:: Available records ::

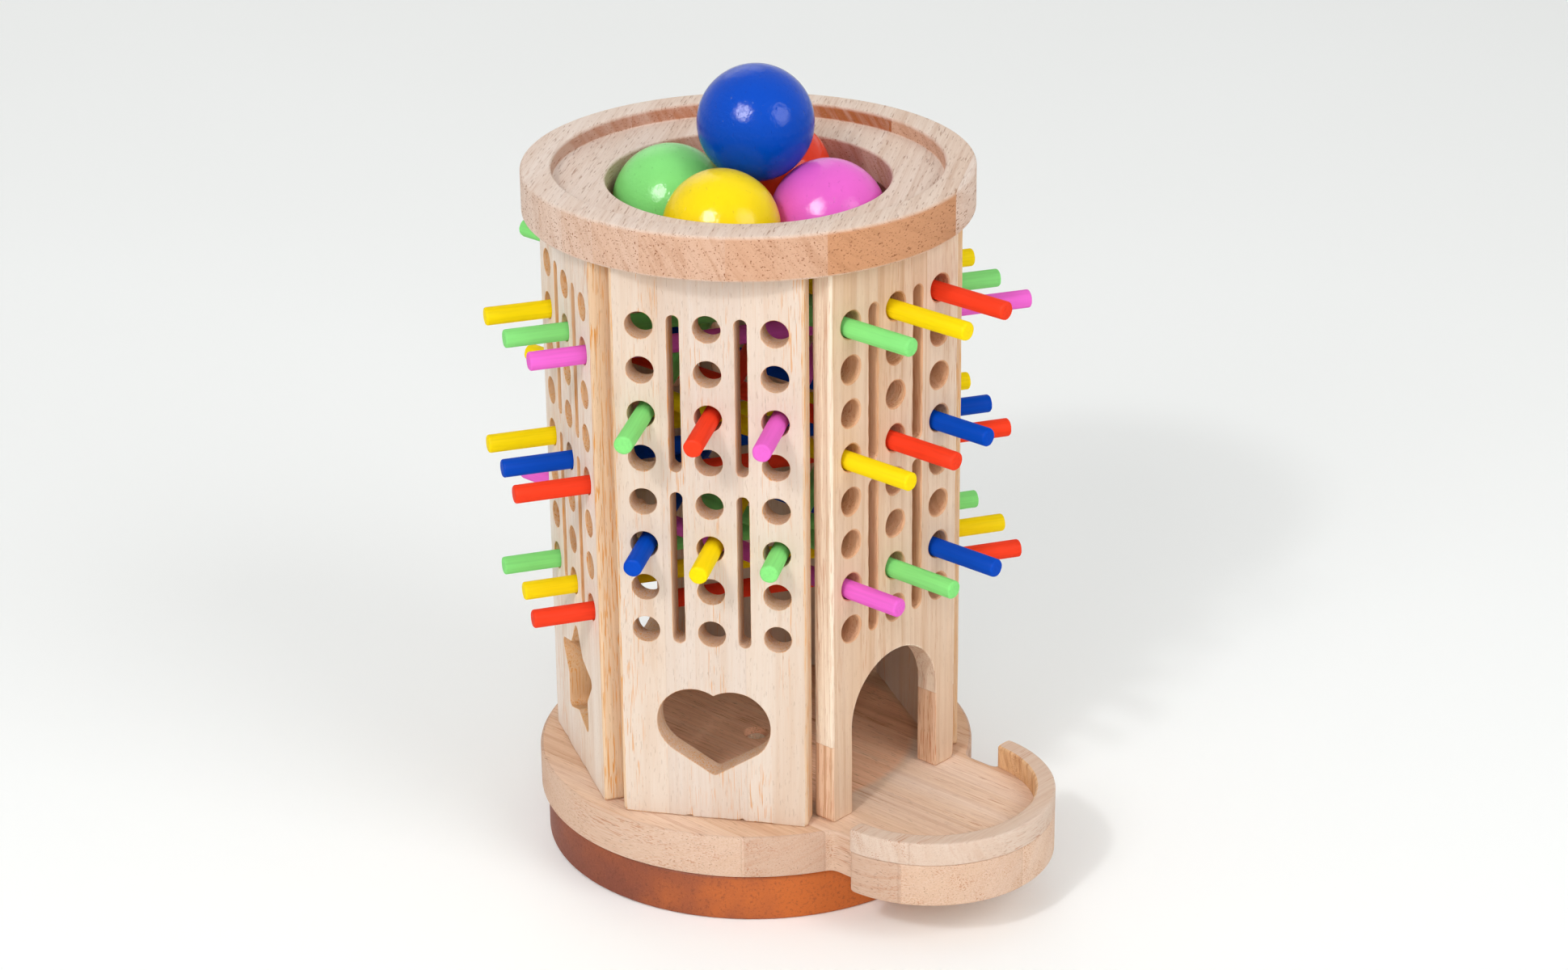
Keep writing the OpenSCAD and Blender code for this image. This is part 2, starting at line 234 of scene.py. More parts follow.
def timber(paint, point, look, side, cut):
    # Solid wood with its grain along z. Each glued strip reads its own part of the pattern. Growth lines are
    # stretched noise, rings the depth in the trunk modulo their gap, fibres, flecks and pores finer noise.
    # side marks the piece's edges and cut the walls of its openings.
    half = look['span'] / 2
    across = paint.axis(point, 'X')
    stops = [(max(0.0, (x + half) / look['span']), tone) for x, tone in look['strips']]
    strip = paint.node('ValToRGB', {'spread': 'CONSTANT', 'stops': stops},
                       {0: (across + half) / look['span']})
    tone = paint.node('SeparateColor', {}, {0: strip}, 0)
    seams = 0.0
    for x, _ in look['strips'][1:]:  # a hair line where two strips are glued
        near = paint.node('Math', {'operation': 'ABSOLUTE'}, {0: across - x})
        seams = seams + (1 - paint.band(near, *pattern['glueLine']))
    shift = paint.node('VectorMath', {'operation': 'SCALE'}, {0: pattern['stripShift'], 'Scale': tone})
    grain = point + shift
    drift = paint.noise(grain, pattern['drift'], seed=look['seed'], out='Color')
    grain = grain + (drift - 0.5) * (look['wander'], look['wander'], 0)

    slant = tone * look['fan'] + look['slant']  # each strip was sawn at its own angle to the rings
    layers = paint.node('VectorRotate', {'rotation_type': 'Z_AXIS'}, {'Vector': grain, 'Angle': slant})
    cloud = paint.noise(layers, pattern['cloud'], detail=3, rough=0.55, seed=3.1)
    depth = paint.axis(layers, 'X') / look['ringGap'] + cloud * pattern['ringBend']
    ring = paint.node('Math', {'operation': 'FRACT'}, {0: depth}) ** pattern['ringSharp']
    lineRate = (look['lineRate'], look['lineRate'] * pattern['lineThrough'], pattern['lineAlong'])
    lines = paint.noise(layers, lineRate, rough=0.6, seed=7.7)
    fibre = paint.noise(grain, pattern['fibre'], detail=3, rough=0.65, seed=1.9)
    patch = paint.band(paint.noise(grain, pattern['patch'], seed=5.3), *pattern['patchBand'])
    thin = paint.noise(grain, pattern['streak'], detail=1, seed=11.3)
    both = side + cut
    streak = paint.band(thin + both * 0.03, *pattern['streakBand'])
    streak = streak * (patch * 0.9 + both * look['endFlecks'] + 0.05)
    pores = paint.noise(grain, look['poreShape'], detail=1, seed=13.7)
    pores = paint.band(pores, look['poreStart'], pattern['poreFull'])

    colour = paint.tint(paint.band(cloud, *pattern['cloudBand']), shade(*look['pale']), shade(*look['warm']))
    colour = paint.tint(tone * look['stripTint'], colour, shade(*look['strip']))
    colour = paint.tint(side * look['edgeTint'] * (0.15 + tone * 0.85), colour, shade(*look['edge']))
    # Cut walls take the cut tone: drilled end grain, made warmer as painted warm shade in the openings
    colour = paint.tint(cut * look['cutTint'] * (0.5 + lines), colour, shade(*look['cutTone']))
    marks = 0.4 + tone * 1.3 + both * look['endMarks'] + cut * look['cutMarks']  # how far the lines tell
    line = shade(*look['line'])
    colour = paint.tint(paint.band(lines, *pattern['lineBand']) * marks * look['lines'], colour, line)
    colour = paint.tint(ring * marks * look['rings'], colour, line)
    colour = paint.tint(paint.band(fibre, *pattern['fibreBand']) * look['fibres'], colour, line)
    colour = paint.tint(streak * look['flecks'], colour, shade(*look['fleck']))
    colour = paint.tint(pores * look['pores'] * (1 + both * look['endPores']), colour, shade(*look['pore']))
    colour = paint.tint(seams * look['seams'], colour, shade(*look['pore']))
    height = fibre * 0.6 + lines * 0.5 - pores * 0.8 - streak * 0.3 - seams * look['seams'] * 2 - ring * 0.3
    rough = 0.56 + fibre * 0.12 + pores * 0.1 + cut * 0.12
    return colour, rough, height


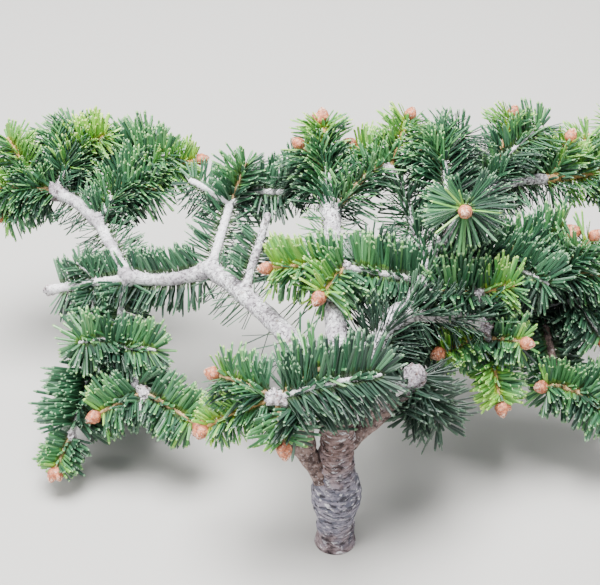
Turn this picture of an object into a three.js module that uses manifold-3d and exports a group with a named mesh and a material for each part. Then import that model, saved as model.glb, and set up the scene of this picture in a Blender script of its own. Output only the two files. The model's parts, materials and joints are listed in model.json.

:::

» **Aim of the exercise**: Quote exactly the lines running from the start of the listing above through the line where "grain = grain" is found, and output no other lines.

» **Solution for this exercise**:
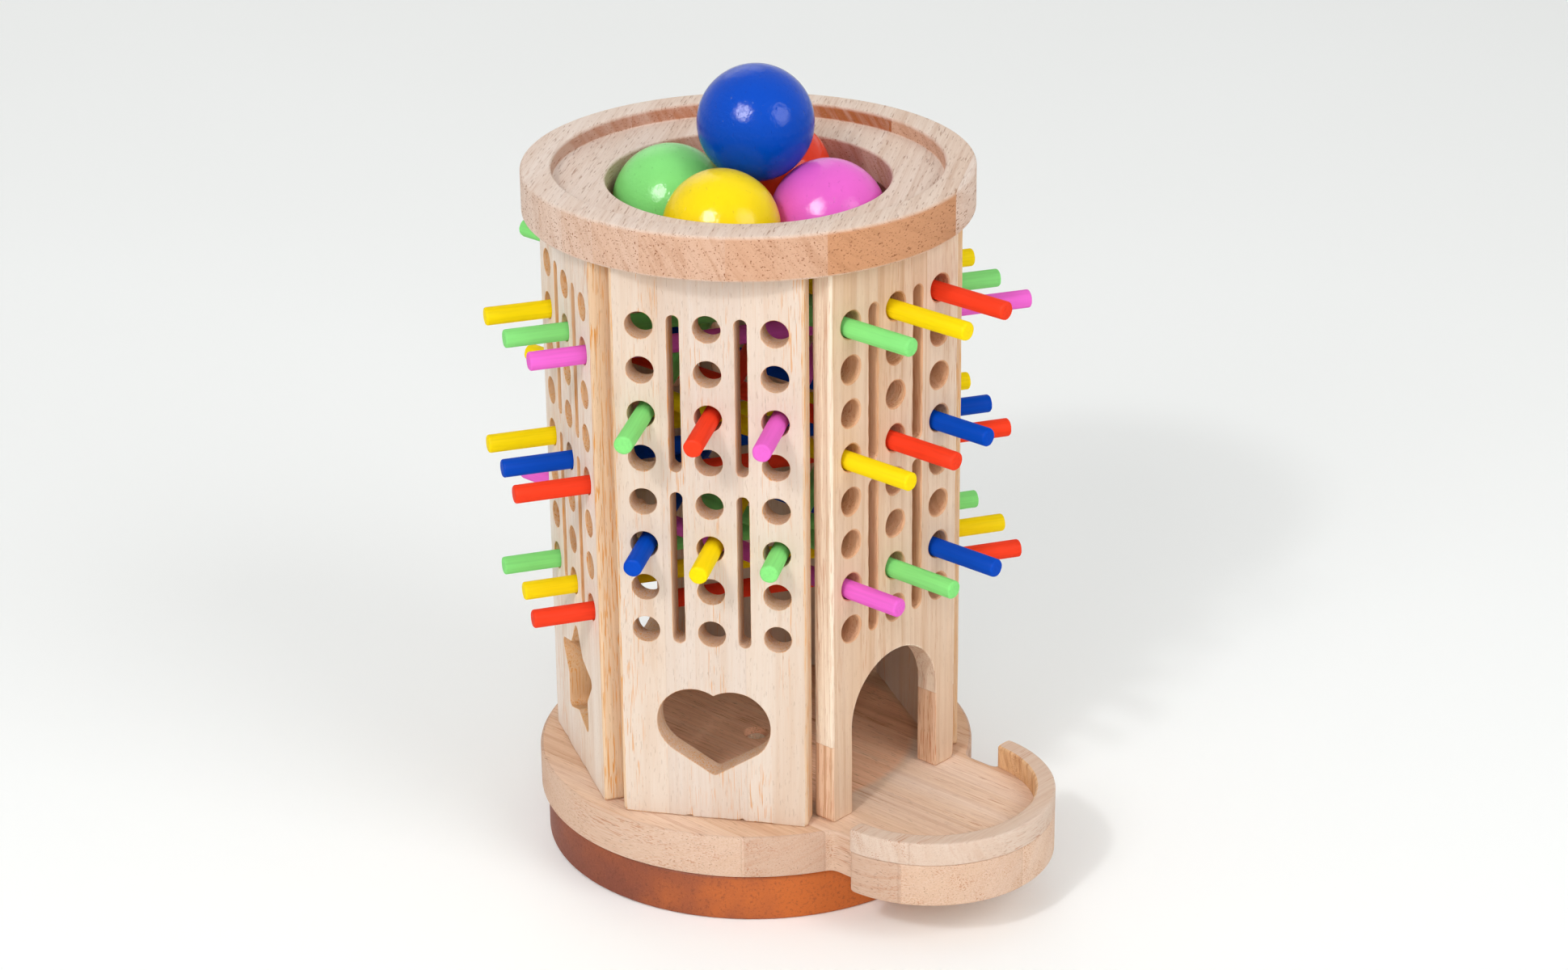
Keep writing the OpenSCAD and Blender code for this image. This is part 2, starting at line 234 of scene.py. More parts follow.
def timber(paint, point, look, side, cut):
    # Solid wood with its grain along z. Each glued strip reads its own part of the pattern. Growth lines are
    # stretched noise, rings the depth in the trunk modulo their gap, fibres, flecks and pores finer noise.
    # side marks the piece's edges and cut the walls of its openings.
    half = look['span'] / 2
    across = paint.axis(point, 'X')
    stops = [(max(0.0, (x + half) / look['span']), tone) for x, tone in look['strips']]
    strip = paint.node('ValToRGB', {'spread': 'CONSTANT', 'stops': stops},
                       {0: (across + half) / look['span']})
    tone = paint.node('SeparateColor', {}, {0: strip}, 0)
    seams = 0.0
    for x, _ in look['strips'][1:]:  # a hair line where two strips are glued
        near = paint.node('Math', {'operation': 'ABSOLUTE'}, {0: across - x})
        seams = seams + (1 - paint.band(near, *pattern['glueLine']))
    shift = paint.node('VectorMath', {'operation': 'SCALE'}, {0: pattern['stripShift'], 'Scale': tone})
    grain = point + shift
    drift = paint.noise(grain, pattern['drift'], seed=look['seed'], out='Color')
    grain = grain + (drift - 0.5) * (look['wander'], look['wander'], 0)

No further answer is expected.